Pub Date: March 1st, 1995
ISBN: 0-671-70708-6
Publisher: Simon & Schuster

Part remembrance, part waking dream, this is a haunting exploration of memory, identity, love, and exile. This memoir focuses on poet Lee's (The City in Which I Love You, not reviewed) recollections of his father, a scholar who had been Mao's personal physician but fled China in the 1950s for Jakarta, Indonesia. There he became a political prisoner for two years. Yet even when Lee's father is absent from the story, it is no less about him. Lee describes himself and his brothers and sister waiting, waiting for their father to get out, or for their mother to return from trying to visit him. The family eventually escapes Indonesia, going from Hong Kong to Java to the US, where the father becomes a Presbyterian minister in a small Pennsylvania town. There he is subdued before his white congregation, who call him ``our heathen minister,'' but he turns wild, fiery, evangelical at an annual retreat with other Chinese preachers.

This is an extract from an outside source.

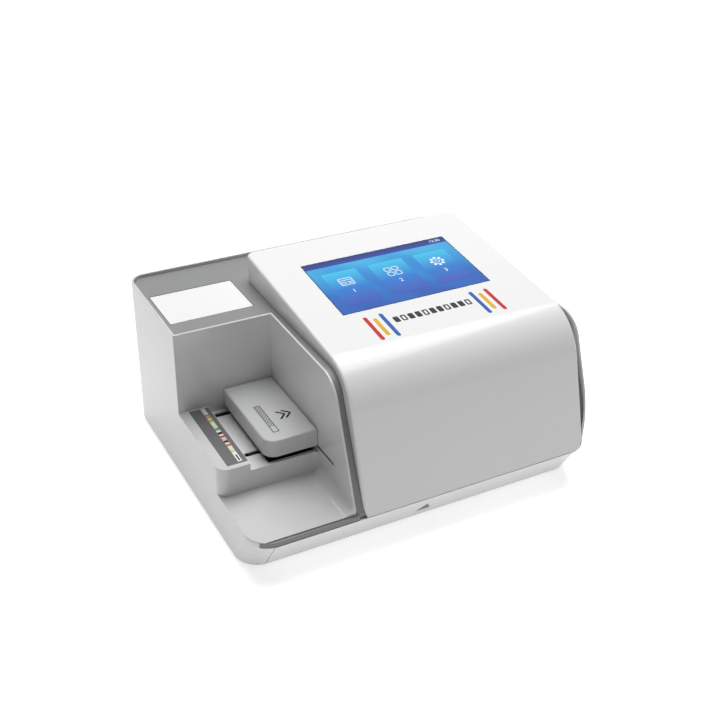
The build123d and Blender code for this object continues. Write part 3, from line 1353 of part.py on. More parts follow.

Much of the book is about being an outsider, as Lee has been always a foreigner to the languages and cultures around him. Often his memories come out of sleeplessness, and this torment is beautifully rendered, as are his meditations on his wife's sleeping body and the distance between them when he is awake remembering and she is asleep. Lee's first work of prose reads like a poem, crafted with the poet's attention to the sound of language and to metaphor. Often Lee's allegories lead him into eerie riddles: ``If at this point there approaches out of the East a man with a stone tangled in his hair, and he asks you what you did with your father's blind eye, that agate, unblinking, what will you say?'' Lingering, feverish remembrances of a father and of exile. This should lead many to read Lee's poetry, and to eagerly await further memoirs from this lyric artist.